Scientific classification
- Kingdom: Plantae
- Clade: Tracheophytes
- Clade: Angiosperms
- Clade: Monocots
- Clade: Commelinids
- Order: Zingiberales
- Family: Zingiberaceae
- Subfamily: Zingiberoideae
- Tribe: Zingibereae
- Genus: Larsenianthus W.J.Kress & Mood

= Larsenianthus =

Genus of plants

Larsenianthus is a genus of monocotyledonous plants in the ginger family (Zingiberaceae). The genus was established in 2010. The four or so species are native to the area of the eastern Himalayas.

==Description==
Larsenianthus species grow as evergreen, perennial herbaceous plants that can reach heights of 1 to 2.5 meters. They stand in groups of ten to twenty plants and form rhizomes. Depending on the species, the plants have two to twelve alternately arranged, sessile or stalked leaves.

The inflorescences stand on leafed inflorescence shafts or at the base of leafless side shoots. Depending on the type, 35 to 80 curved or flat, scale-like bracts are connected at the base with the inflorescence and are arranged in a spiral. At the base of the inflorescence, additional side shoots can sometimes occur with sterile bracts. The bracts are of different sizes with the inner ones being larger. The conspicuous flowers are rarely solitary, usually in twos or six in a wrap. The lower flowers always open first.

The tubular, triple-toothed sepals are smaller than the petals. The long, tubular petals are curved and have a rectangular opening. The edge of the flower is thickened and rounded on two sides by the base of the staminodes and the labellum. The side standing, small staminodes are bowl-shaped. The elongated, spade- or inverted-lanceolate labellum is broad at the tip and becomes narrower towards the base of the leaf. The labellum base is V-shaped in cross section or has a raised center, its edges are thickened. The edge of the labellum tip can be toothed. The long, fertile stamens are curved over the labellum and have elongated anthers. Three carpels have grown together to form a three-chamber ovary.

The elongated capsule fruits contain a number of seeds in each half of the capsule, which are divided into three separate fruit compartments. The one to ten seeds are surrounded by a fleshy shell (aril).

==Range==
They grow in the South Asian tropics mainly in forest areas.

The natural range of Larsenianthus species includes northeastern Bangladesh, northeastern India, and northern Myanmar

==Taxonomy==
The first description of the genus Larsenianthus was made in 2010 by Walter John Emil Kress and John Donald Mood in phytokeys, No. 1, pp. 21, (23). The type species is Larsenianthus careyanus (Benth.) WJKress & Mood, which was previously assigned to the genus Hitchenia. The genus name Larsenianthus honors Kai Larsen(1926–2012) from Aarhus University in Denmark, an expert in the systematics of the Zingiberaceae. Anthusis the Greek word for flower.
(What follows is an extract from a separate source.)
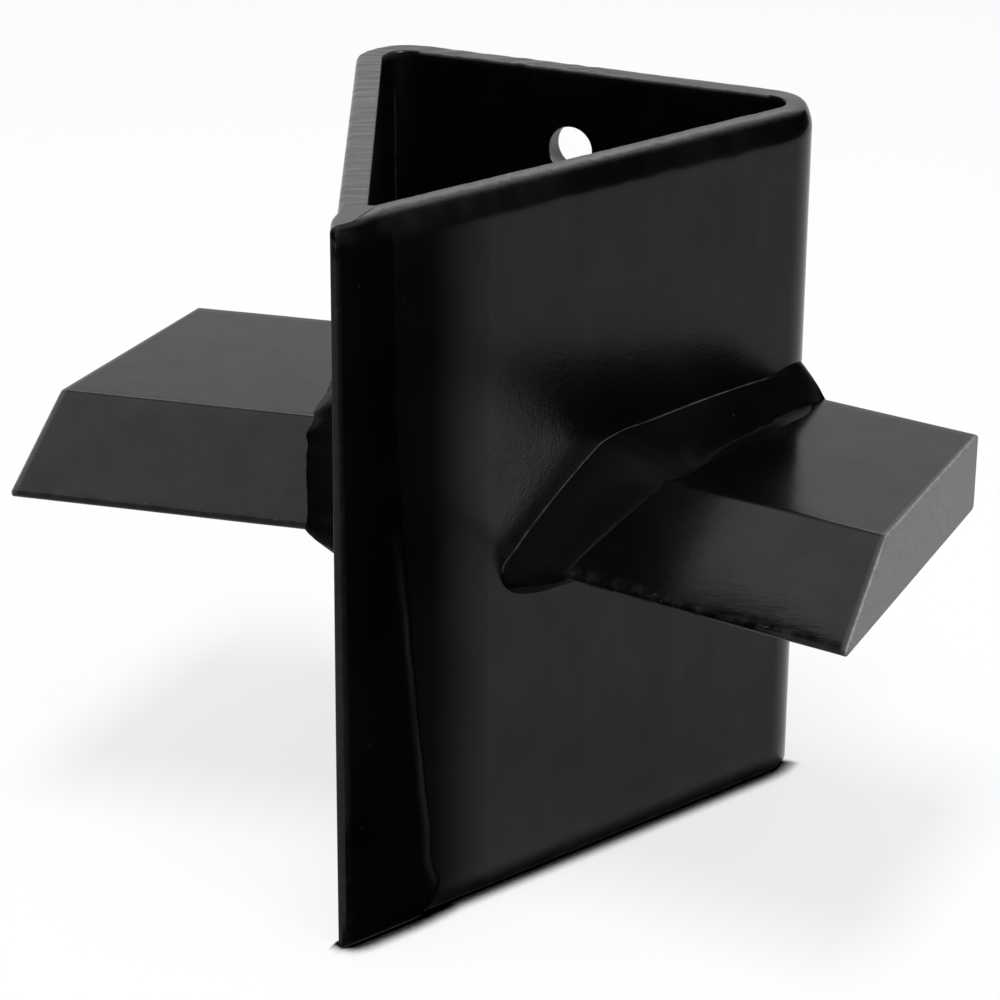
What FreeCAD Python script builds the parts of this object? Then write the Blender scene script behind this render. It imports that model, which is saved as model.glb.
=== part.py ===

There are four species of Larsenianthus:

- Larsenianthus arunachalensis M.Sabu, Sanoj & T.Rajesh Kumar : It occurs from the Indian state of Arunachal Pradesh to northern Myanmar.
- Larsenianthus assamensis S.Dey, Mood, & S.Choudhury : It occurs only in the Indian state of Assam.
- Larsenianthus careyanus (Benth.) WJKress & Mood : It occurs in northeastern Bangladesh, Assam, Myanmar and in the eastern Himalayas.
- Larsenianthus wardianus W.J. Kress, Thet Htun & Bordelon : It occurs in northern Myanmar.